Saturday, January 5, 2019

Quick Fix: Edmodo Quiz Timed Out

Edmodo is the hub of my virtual classroom, and the Quiz feature has been a time saver: from quick quizzes to final exams, Edmodo Quiz is my go-to assessment tool because all questions and quizzes are banked, the quiz feature has versatile security features, and feedback is delivered in a timely fashion to students. If you want to learn more about creating Edmodo quizzes, check out this post. But what do teachers do in the moment when students do not complete an Edmodo Quiz in the assigned time?

Before we even address the solution, let me provide some preventative measures:

  • First, I train my students to answer all of the automatically scored questions first. This includes multiple choice, true/false, fill in the blank, and matching questions which Edmodo automatically scores when the students submit their quiz. Students can track their progress through the quiz by paying attention to the icons next to the list of question numbers. When students return to their quiz results, they will be able to see their correct/incorrect answers, so there is not an opportunity to finish the automatically scored questions later.
  • Second, when setting the time limit for the quiz, I always build in extra time. For example, my class period is 43 minutes, so I set an Edmodo Quiz that is expected to take the entire period to at least 60 minutes. 
  • Third, if the students need to finish typed-response questions, I direct them to type in the words NOT FINISHED in the response box. This small step will come in handy later when it comes time to score the responses.
By teaching students test-prep skills and allowing for some wiggle room, I can mitigate issues.
But, what do teachers do if the preventative measures did not work? Here is what I recommend when students get timed out of an Edmodo Quiz:

  1. Reset the Quiz:  this requires the least amount of work for the teacher.  With a quick click, teachers can reset student quizzes easily. Students restart the quiz from scratch as all of their previous answers have been deleted. 
  2. Typed Responses Only: this requires more work on the teacher's part and dependent on the types of questions asked because students will be able to see the correct/incorrect answers for automatically scored responses when they view their quiz results. If the student needs to finish typed responses, the teacher allows the student to view his/her results and can either finish writing their response on paper or a Google Form. The teacher can then either grade the responses on paper by hand or copy/paste responses from the form's Google Sheet and copy/paste answers to the comment area of that question on the student's quiz.

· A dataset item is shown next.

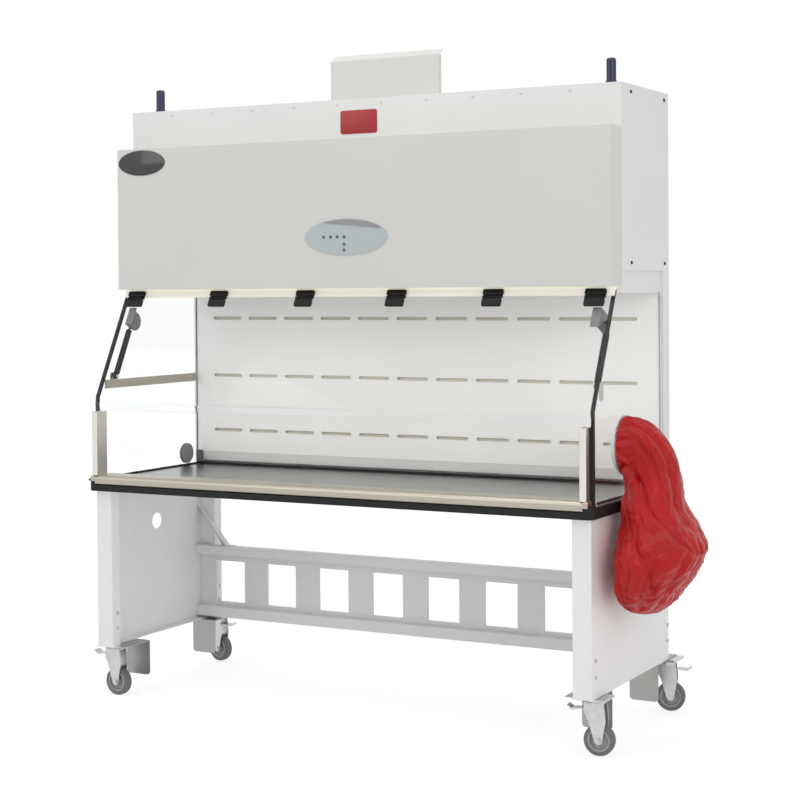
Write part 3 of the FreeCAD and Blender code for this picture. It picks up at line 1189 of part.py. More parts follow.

When we concluded our film study unit of West Side Story, my 9th grade Honors students were assigned to complete a summative test using the Edmodo Quiz feature.  This "quiz" is a doozy and worth a substantial amount of the marking period grade: students are asked to complete 27 automatically scored questions and three typed responses that ask them to analyze and synthesize information into a cohesive and concise paragraph response. I anticipated that students would spend about 10 minutes on the automatically scored responses (20 seconds per question, if that) and about 10 minutes per typed response for 30 minutes total on that section.

As first period started taking the test, I realized that some students were taking much longer than 10 minutes on their typed responses. Now, I could have been a stickler and said to the straggler students that they must finish in the class period and they will only be graded on what they complete, but I prefer to assess my students' understanding and not their time management skills in this case.

So, as we neared the end of the class period, I reminded students to answer all of the automatically scored questions and to type NOT FINISHED at the end of any responses that were incomplete or in the response box for any typed-response questions that were not started. At the end of the period, students submitted their test and moved on to their next class. Students who did not finish were directed to return to my room to complete their test during their studyhall period or after school.

So that students can complete their typed-response questions, I created a Google Form.

When students returned to my room, I opened the results for the test so that students could copy/paste from the responses that they had partially completed to the Google Form if needed.

By typing in NOT FINISHED, I knew to not grade the response just yet and to check the Google Sheet for the students response. I then copy/pasted the completed response from the Sheet to the comments area on the Edmodo Quiz question.

By having students complete their responses via a Google Form, I can sort their responses alphabetically and by class period on the Google Sheet. As I transferred students' responses from the Google Sheet to the comments area on the Edmodo Quiz question, I would change the color of the students' name on the Sheet to denote that I had completed the action.

As long as a student typed something in the response box, I would be able to complete the above listed actions and score the response without issue. I copy/pasted the students response to the comments area, typed in my scoring comments under their response, and updated the scoring box with the score.

The only snafu with this process is when a student leaves the answer response area blank. Edmodo will automatically score this as incorrect and not allow the teacher to adjust the score with partial credit.

While I can still copy/paste from the Sheet to the comment area of that question, I will need to manually adjust the final score of the quiz in my district gradebook.

While this fix for allowing students to finish Edmodo Quizzes beyond the assigned time may seem multi-faceted, it is fairly quick and allows me to authentically assess my students' understanding without their scores being comprised for poor time management skills.  The hope is, that while some students may initially struggle with time management, with continued practice students will become more adept at composing responses in the time allotted.